If the WNBA’s support for Black Lives Matter is going to cost them fans, then so be it.
Georgia Republican Senator, Kelly Loeffler who co-owns the Atlanta Dream franchise has expressed her fears that the league’s support for BLM could drive fans always, ESPN reports.
“I think a lot of people feel that they may not have a place,” Loeffler said Tuesday in an interview with ESPN. “They may feel excluded from this sport, and other sports that make them feel like American values aren’t at the core of what we’re doing here.”
Early July, Loeffler addressed a letter to WNBA commissioner Cathy Engelbert objecting to the WNBA’s promotion of the Black Lives Matter–which includes painting courts at the IMG Academy in Bradenton, Florida, where the league will hold its season. She also voiced her opinion of placing the American flag on jerseys.
“The statement, ‘Black lives matter,’ is very different than the organization Black Lives Matter,” Loeffler said. “I think we all agree the life of every African American is important. There’s no room for racism in this country, and we have to root it out where it exists. But there’s a political organization called Black Lives Matter that I think is very important to make the distinction between their aim and where we are as a country at this moment. The Black Lives Matter political organization advocates things like defunding and abolishing the police, abolishing our military, emptying our prisons, destroying the nuclear family. It promotes violence and antisemitism. To me, this is not what our league stands for.”
Her statements upset many WNBA players who called on the WNBA to force her out as co-owner, a move that Engelbert said the organization would not do but says she is aware of several parties interested in buying the team.
“They can’t push me out for my views,” Loeffler told ESPN. “I intend to own the team. I am not going, she said, adding she is going to remain part of the team when asked if she was aware of the parties interested in buying. “I have long welcomed additional partners as part of making sure that we continue to grow the team, but I will continue to remain part of the team.”
Loeffler admitted she has minimal involvement in the team’s day-to-day operations, but she funds the team and will remain supporting and watching the team this season, despite the backlash she has received.
“I’ve always been supportive of my team, though I know we may have different views,” Loeffler said. “But the best way that we can have a common understanding is by working together on it, not shutting someone out.”
Dream Star Renee Montgomery has chosen to sit out this season to focus on social justice initiatives. In a recent July 7 tweet, she said she “would love to have a conversation with [Leoffler] about this matter.” An offer Loeffler said she was unaware of but open to.
“That’s always been my approach is one that, where we have a dialogue, not where we call for someone to be canceled or fired or pushed out or kicked out,” Loeffler said.

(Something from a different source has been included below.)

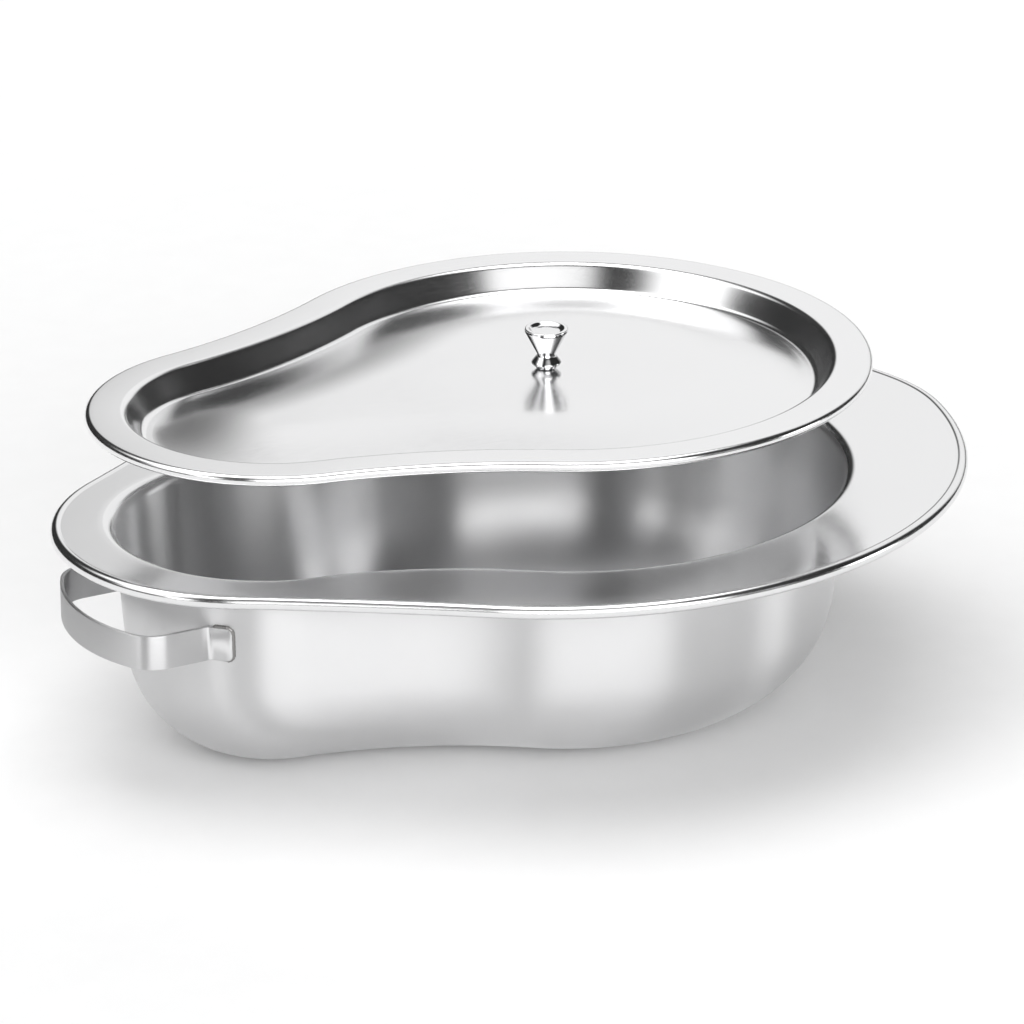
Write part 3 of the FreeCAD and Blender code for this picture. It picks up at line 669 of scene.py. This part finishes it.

While on the other hand, Las Vegas Aces player Angel McCoughtry, who spent her first 10 seasons with the Atlanta team, told reporters that Loeffler is using the league for political posturing.
“As far as Kelly is concerned, I think that right now, she has not reflected what the Dream logo stands for,” McCoughtry said. “If she really did have [problems] with LGBTQ or Black Lives Matter, I don’t think she would have had us players in her home. Why do you own a WNBA team? I think she has to play the political game to look good in front of her peers. OK, do that. If you want to play the political game, do that, but don’t include us in it.”
Loeffler is a candidate in a special Georgia election on November 3.
However, Loeffler has voiced her disappointment by anyone who questions her motives. “I think that women athletes can be some of the first to understand what it means to speak out and to have that tolerance,” Loeffler said. “It’s been pretty shocking to see that reaction.”